▶ [Data for the task]:
## begin

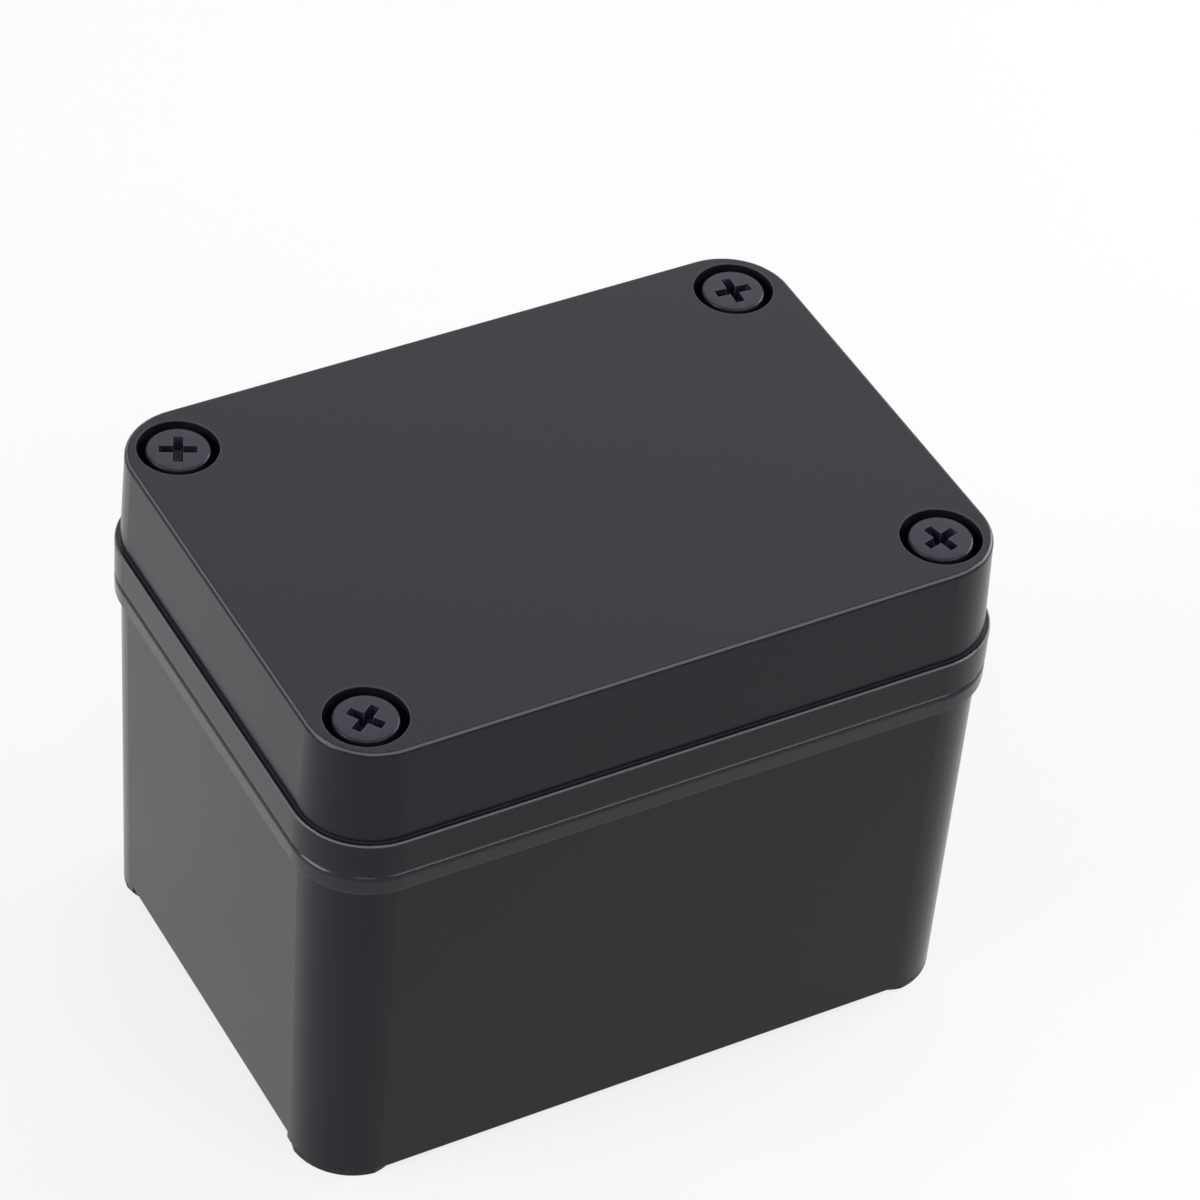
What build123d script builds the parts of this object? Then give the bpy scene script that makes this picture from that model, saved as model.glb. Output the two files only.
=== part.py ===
from build123d import *
import os
from math import radians, tan

os.makedirs("parts", exist_ok=True)

# A deep plastic project box: base, lid with its seal, mounting plate and screws.
# X runs along the long front side, Y to the back and Z up; the box stands on Z = 0.

# Case, outside
case_length = 110.0
case_width = 80.0
base_height = 63.0
lid_height = 22.0
corner_radius = 11.5
edge_radius = 1.0
fine_edge = 0.3

# Base walls
rim_height = 3.2
rim_step = 1.0
wall_draft = 0.65
opening_margin = 3.6
opening_corner = 1.2
cavity_draft = 0.9
floor_thickness = 3.9
foot_height = 0.6
relief_depth = 1.5
relief_foot_overlap = 4.9

# Raised lip that runs round the opening and into the lid
lip_thickness = 1.1
lip_height = 3.0
seal_clearance = 0.3

# Screw pillars in the corners
pillar_margin = 9.6
pillar_radius = 8.7
pocket_diameter = 12.0
base_pocket_depth = 5.5
thread_bore_depth = 14.0

# Lid
skirt_height = 6.0
skirt_step = 0.8
lid_edge_radius = 0.7
lid_draft = 2.0
lid_top_thickness = 3.0
lid_rib_thickness = 1.3
lid_pocket_depth = 7.5

# Gasket in the lid's channel
gasket_thickness = 1.6
gasket_gap = 0.1

# Lid screws
lid_screw_head_diameter = 9.4
lid_screw_head_height = 7.2
lid_screw_neck_diameter = 5.8
lid_screw_neck_length = 14.0
lid_screw_thread_diameter = 8.0
lid_screw_thread_length = 10.0
lid_screw_flat_depth = 0.9
lid_screw_end_chamfer = 0.8
lid_screw_first_turn = 35.0
lid_screw_turn_step = 70.0
screw_passage_clearance = 0.3
thread_fit = 0.1

# Mounting plate and the posts that carry it
plate_end_gap = 1.1
plate_side_gap = 1.9
plate_thickness = 2.5
plate_pillar_gap = 3.1
plate_tab_radius = 2.6
grid_pitch = 5.0
grid_opening = 2.5
grid_edge_margin = 3.5
grid_pillar_margin = 3.4
grid_screw_margin = 7.5
post_margin = 15.0
post_height = 12.0
post_diameter = 9.0

# Plate screws
plate_screw_head_diameter = 7.5
plate_screw_head_land = 0.2
plate_screw_cone_angle = 90.0
plate_screw_diameter = 4.0
plate_screw_length = 13.5
plate_screw_end_chamfer = 0.5
plate_screw_clearance = 0.2
countersink_clearance = 0.15

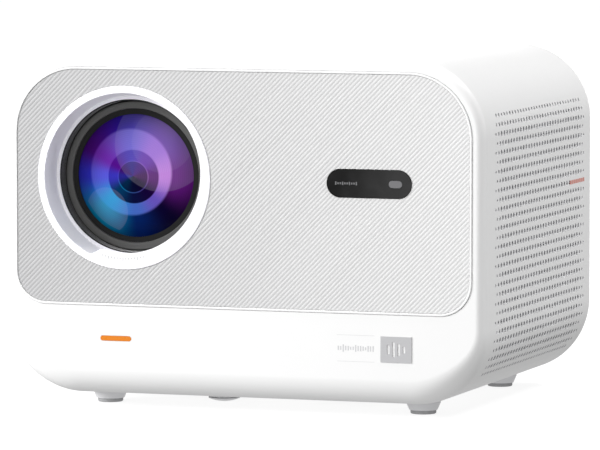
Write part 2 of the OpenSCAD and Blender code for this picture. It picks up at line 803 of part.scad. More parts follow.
module focus_barrel() {
    color([0.08, 0.08, 0.09]) union() {
        turned_y(lens_x, lens_z) polygon([
            [31.2, rim_y + 0.5], [31.2, rim_y + 2.5], [barrel_r, rim_y + 2.5], [barrel_r, -36],
            [26.2, -36], [26.2, -40], [31, -44], [31, glass_y], [28.7, glass_y - 0.9],
            [28.7, rim_y + 0.5]
        ]);
        radial_pins(barrel_r - 1, 37.7, 1.5);
    }
}

module lens_rim() {
    color([0.25, 0.25, 0.26]) turned_y(lens_x, lens_z) polygon([
        [31.3, rim_y + 0.3], [31.6, rim_y], [barrel_r - 0.3, rim_y], [barrel_r, rim_y + 0.3],
        [barrel_r, rim_y + 2.5], [31.3, rim_y + 2.5]
    ]);
}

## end

▶ [What this task involves]: Begin at the line containing "Write part 2" and reproduce each line through the end of the records above.

▶ [Answer]:
Write part 2 of the OpenSCAD and Blender code for this picture. It picks up at line 803 of part.scad. More parts follow.
module focus_barrel() {
    color([0.08, 0.08, 0.09]) union() {
        turned_y(lens_x, lens_z) polygon([
            [31.2, rim_y + 0.5], [31.2, rim_y + 2.5], [barrel_r, rim_y + 2.5], [barrel_r, -36],
            [26.2, -36], [26.2, -40], [31, -44], [31, glass_y], [28.7, glass_y - 0.9],
            [28.7, rim_y + 0.5]
        ]);
        radial_pins(barrel_r - 1, 37.7, 1.5);
    }
}

module lens_rim() {
    color([0.25, 0.25, 0.26]) turned_y(lens_x, lens_z) polygon([
        [31.3, rim_y + 0.3], [31.6, rim_y], [barrel_r - 0.3, rim_y], [barrel_r, rim_y + 0.3],
        [barrel_r, rim_y + 2.5], [31.3, rim_y + 2.5]
    ]);
}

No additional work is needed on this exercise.